Credit Suisse and Deutsche Bank have both faced criticism for the slow pace at which they have restructured in the wake of the financial crisis.
UBS said it is in advanced talks with the U.S. Department of Justice (DoJ) to settle allegations of foreign exchange market rigging.
A settlement in the DoJ probe would bring the bank a step closer to drawing a line under a string of investigations looking at how traders allegedly manipulated the $5 trillion a day foreign exchange market.
Regulators have already fined six major banks, including UBS, a total of $4.3 billion for failing to stop traders from manipulating the forex market.
Sources told Reuters last week the DoJ and five major banks, including UBS, were set to reach multi-billion dollar agreements later this month.

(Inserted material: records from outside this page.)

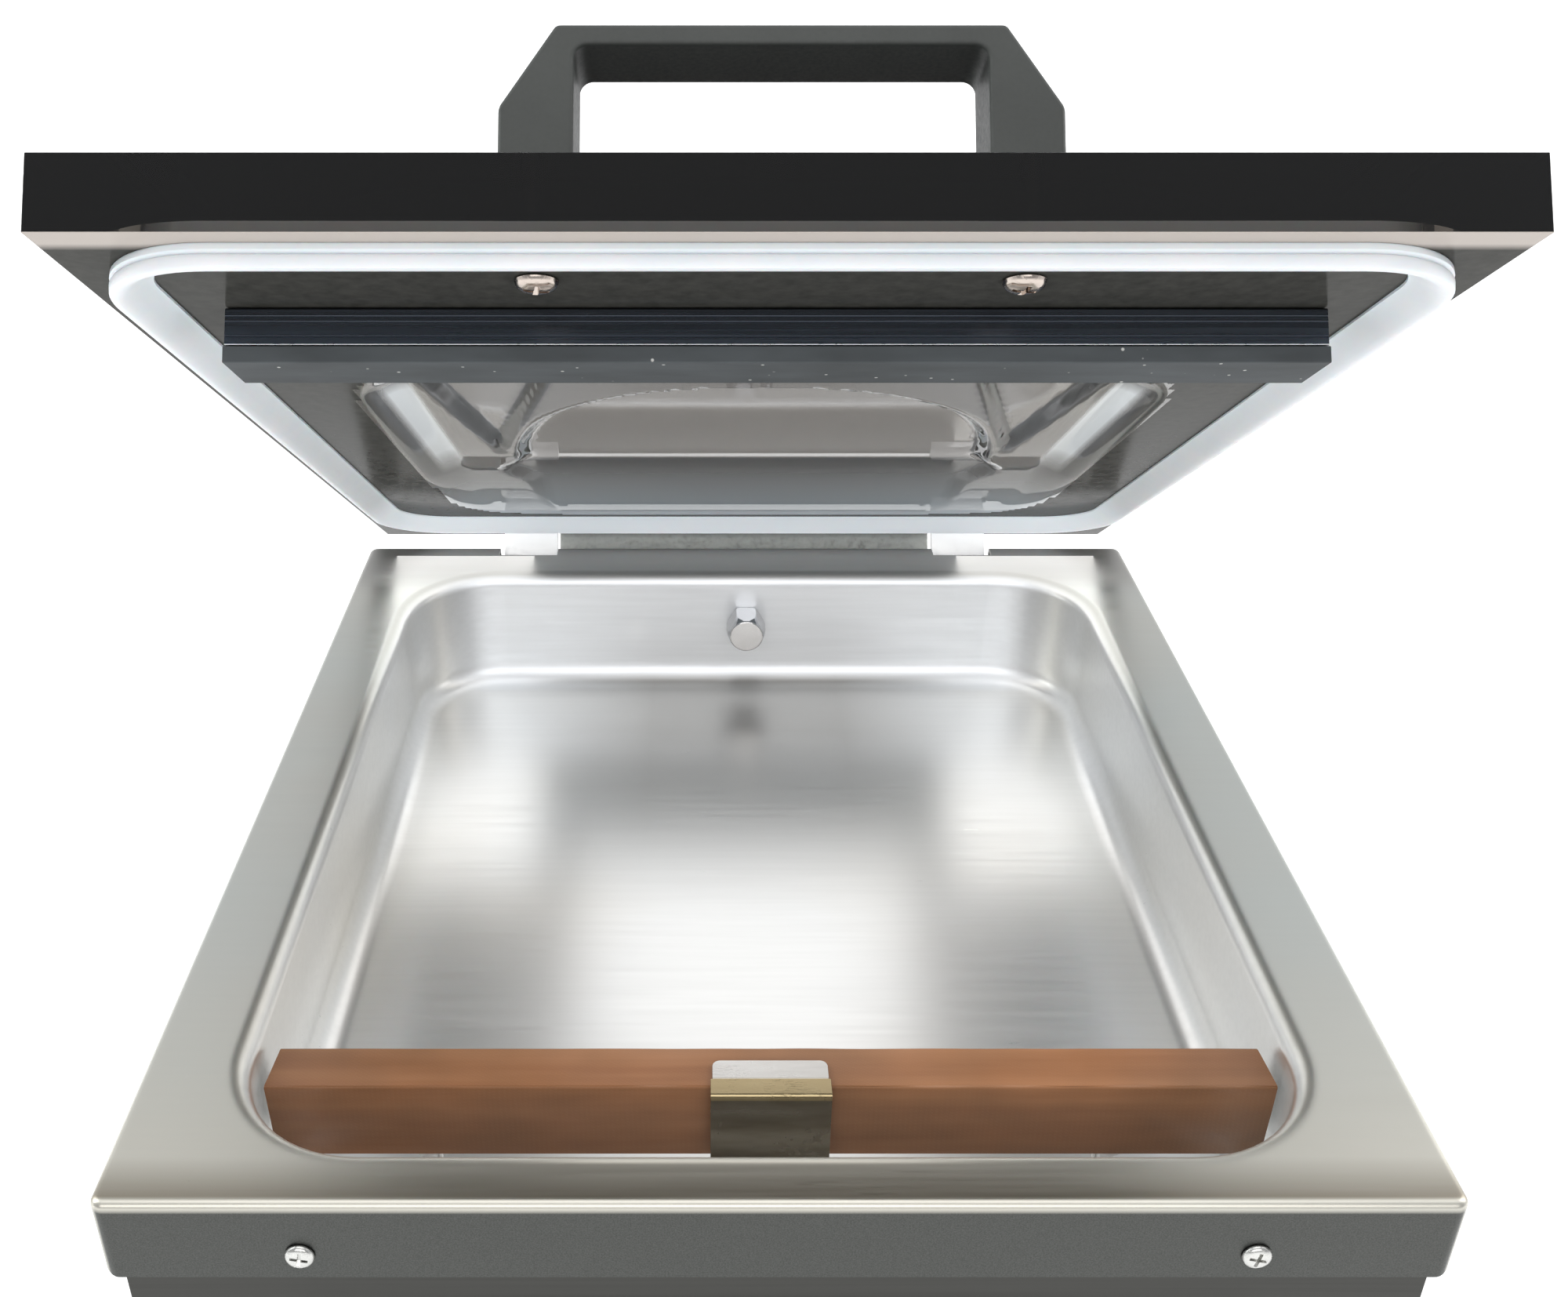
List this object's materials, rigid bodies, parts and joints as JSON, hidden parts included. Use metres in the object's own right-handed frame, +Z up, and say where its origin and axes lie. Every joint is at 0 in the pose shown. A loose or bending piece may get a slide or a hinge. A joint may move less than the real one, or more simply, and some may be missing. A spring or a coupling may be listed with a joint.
{
  "type": "chamber vacuum sealer",
  "caption": "Tabletop chamber vacuum sealer with a sprung smoked lid, pressed steel chamber, lifting seal bar, counter bar, front controls and pump inside.",
  "frame": {"origin": "on the worktop, under the middle of the box around the machine with its lid open", "axes": "+Z up, +Y towards the hinges at the back, +X to the right seen from the front"},
  "size_m": [0.331, 0.4159, 0.4914],
  "materials": {
    "stainless": "satin pressed stainless steel",
    "cabinet_steel": "horizontally brushed stainless steel",
    "smoked_acrylic": "thick smoked acrylic, polished",
    "white_silicone": "white silicone",
    "dark_anodised": "dark anodised",
    "black_rubber": "matt",
    "grey_plastic": "fine moulded grain",
    "ptfe_cloth": "PTFE-coated glass cloth",
    "aluminium": "machined",
    "nichrome": "resistance strip",
    "chrome": "polished",
    "zinc_steel": "satin zinc plate",
    "black_plastic": "fine texture",
    "display_glass": "smoked window",
    "key_plastic": "soft touch",
    "rocker_red": "moulded",
    "dial_white": "white dial in a plated case",
    "clear_lens": "clear",
    "cast_grey": "painted casting",
    "board_green": "solder mask",
    "hose_clear": "translucent tubing"
  },
  "bodies": {
    "body": {"chamber_tub": "stainless", "cabinet_wrap": "cabinet_steel", "rear_panel": "cabinet_steel", "base_plate": "zinc_steel", "foot_front_left": "black_rubber", "foot_front_right": "black_rubber", "foot_rear_left": "black_rubber", "foot_rear_right": "black_rubber", "lip_screw_left": "zinc_steel", "lip_screw_right": "zinc_steel", "vacuum_nozzle": "chrome", "nozzle_nut": "zinc_steel", "vacuum_hose": "hose_clear", "power_inlet": "black_plastic", "control_panel": "black_plastic", "display_window": "display_glass", "rocker_frame": "black_plastic", "gauge_case": "dial_white", "gauge_lens": "clear_lens", "lift_cylinder_left": "cast_grey", "lift_cylinder_right": "cast_grey", "hinge_bracket_left": "zinc_steel", "hinge_bracket_right": "zinc_steel", "hinge_pin_left": "zinc_steel", "hinge_pin_right": "zinc_steel", "lid_spring_left": "zinc_steel", "lid_spring_right": "zinc_steel", "lid_sensor": "black_plastic", "pump_cradle": "zinc_steel", "pump_motor": "cast_grey", "pump_head": "aluminium", "transformer": "cast_grey", "solenoid_valve": "aluminium", "control_board": "board_green"},
    "lid": {"lid_panel": "smoked_acrylic", "lid_gasket": "white_silicone", "counter_bar_holder": "dark_anodised", "counter_bar_rubber": "black_rubber", "handle": "grey_plastic", "handle_screw_left": "chrome", "handle_screw_right": "chrome", "hinge_strap_left": "chrome", "hinge_strap_right": "chrome", "hinge_bridge": "dark_anodised"},
    "seal_bar": {"seal_bar_core": "aluminium", "heating_band": "nichrome", "ptfe_cover": "ptfe_cloth", "lift_pin_left": "chrome", "lift_pin_right": "chrome"},
    "bag_clip": {"bag_clip": "zinc_steel"},
    "key_program": {"key_program": "key_plastic"},
    "key_minus": {"key_minus": "key_plastic"},
    "key_plus": {"key_plus": "key_plastic"},
    "key_stop": {"key_stop": "key_plastic"},
    "power_rocker": {"power_rocker": "rocker_red"},
    "gauge_needle": {"gauge_needle": "black_plastic"},
    "pump_fan": {"pump_fan": "black_plastic"}
  },
  "joints": [
    {"name": "lid_hinge", "type": "hinge", "parent": "body", "child": "lid", "pos_m": [0, 0.16398, 0.2259], "axis": [1, 0, 0], "range_deg": [0, 34.2], "stiffness_Nm_per_rad": 2.6, "springref_deg": -131.78},
    {"name": "seal_bar_lift", "type": "slide", "parent": "body", "child": "seal_bar", "axis": [0, 0, 1], "range_m": [0, 0.0012]},
    {"name": "bag_clip_flex", "type": "hinge", "parent": "seal_bar", "child": "bag_clip", "pos_m": [0, -0.16002, 0.2084], "axis": [1, 0, 0], "range_deg": [0, 4], "stiffness_Nm_per_rad": 0.4, "springref_deg": -1.72},
    {"name": "key_program_press", "type": "slide", "parent": "body", "child": "key_program", "axis": [0, 1, 0], "range_m": [0, 0.0006], "stiffness_N_per_m": 800, "springref_m": -0.0004},
    {"name": "key_minus_press", "type": "slide", "parent": "body", "child": "key_minus", "axis": [0, 1, 0], "range_m": [0, 0.0006], "stiffness_N_per_m": 800, "springref_m": -0.0004},
    {"name": "key_plus_press", "type": "slide", "parent": "body", "child": "key_plus", "axis": [0, 1, 0], "range_m": [0, 0.0006], "stiffness_N_per_m": 800, "springref_m": -0.0004},
    {"name": "key_stop_press", "type": "slide", "parent": "body", "child": "key_stop", "axis": [0, 1, 0], "range_m": [0, 0.0006], "stiffness_N_per_m": 800, "springref_m": -0.0004},
    {"name": "power_rocker_tip", "type": "hinge", "parent": "body", "child": "power_rocker", "pos_m": [0.092, -0.19902, 0.161], "axis": [1, 0, 0], "range_deg": [-14, 0]},
    {"name": "gauge_sweep", "type": "hinge", "parent": "body", "child": "gauge_needle", "pos_m": [-0.082, -0.20332, 0.161], "axis": [0, 1, 0], "range_deg": [0, 270], "stiffness_Nm_per_rad": 0.0002, "springref_deg": -11.46},
    {"name": "pump_fan_spin", "type": "hinge", "parent": "body", "child": "pump_fan", "pos_m": [-0.139, 0.05578, 0.0642], "axis": [1, 0, 0], "continuous": true}
  ]
}
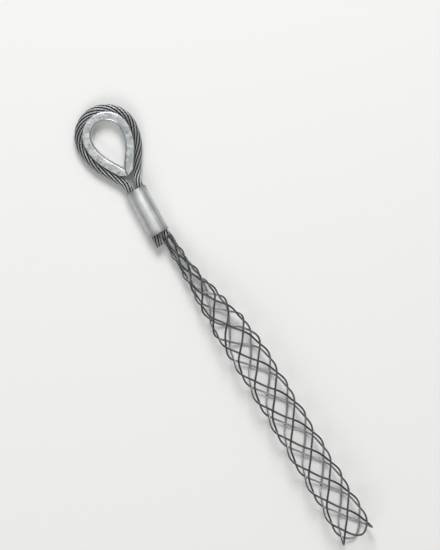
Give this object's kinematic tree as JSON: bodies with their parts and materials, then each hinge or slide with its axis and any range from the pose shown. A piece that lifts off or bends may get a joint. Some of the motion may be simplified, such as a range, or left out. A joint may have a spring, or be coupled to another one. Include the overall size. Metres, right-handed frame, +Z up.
{
  "type": "cable pulling grip",
  "caption": "Woven wire sleeve that tightens on a cable, tapering to a ferrule and a thimble-lined eye for a pulling rope.",
  "frame": {"origin": "centre of the part's footprint on the surface it lies on", "axes": "+X along the sleeve from the eye to the open mouth, +Z up from the surface"},
  "size_m": [0.5048, 0.0648, 0.038],
  "materials": {
    "wire_strand": "drawn and galvanised wire, laid seven to a strand",
    "thimble_steel": "hot-dip galvanised",
    "ferrule_alloy": "pressed aluminium",
    "fibre_core": "laid natural fibre"
  },
  "bodies": {
    "root": {"strand_1": "wire_strand", "strand_2": "wire_strand", "strand_3": "wire_strand", "strand_4": "wire_strand", "rope_core": "fibre_core", "thimble": "thimble_steel", "ferrule": "ferrule_alloy"}
  },
  "joints": []
}
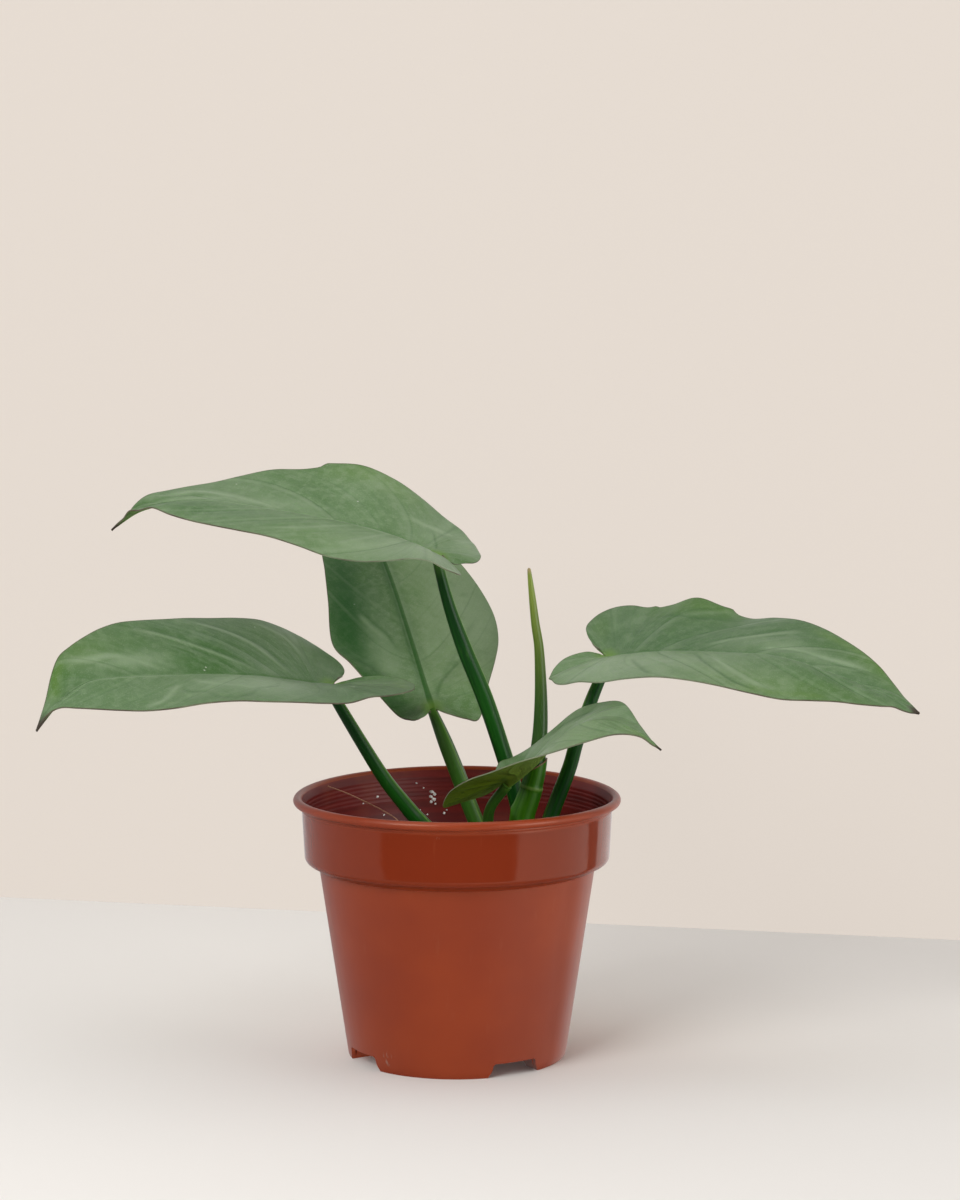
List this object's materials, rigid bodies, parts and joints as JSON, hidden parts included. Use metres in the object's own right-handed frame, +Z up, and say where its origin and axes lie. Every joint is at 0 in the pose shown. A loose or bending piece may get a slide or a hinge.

UBS lowered its litigation reserves to 2.7 billion francs from 3.05 billion, saying these were adequate to deal with the forex probe, but admitted there was uncertainty about the outcome.
For the first three months of 2015, UBS raised 19 billion Swiss francs ($20.34 billion) in net new money, a key indicator for future revenue. More than 40 percent of this came from the Asia Pacific region.
UBS expects its wealth management businesses to continue to bring in net new money in the second quarter.
The bank's capital ratio rose to 13.7 percent of risk-weighted assets from 13.4 percent at the end of 2014, in sharp contrast to Credit Suisse which saw its capital ratio fall to 10 percent.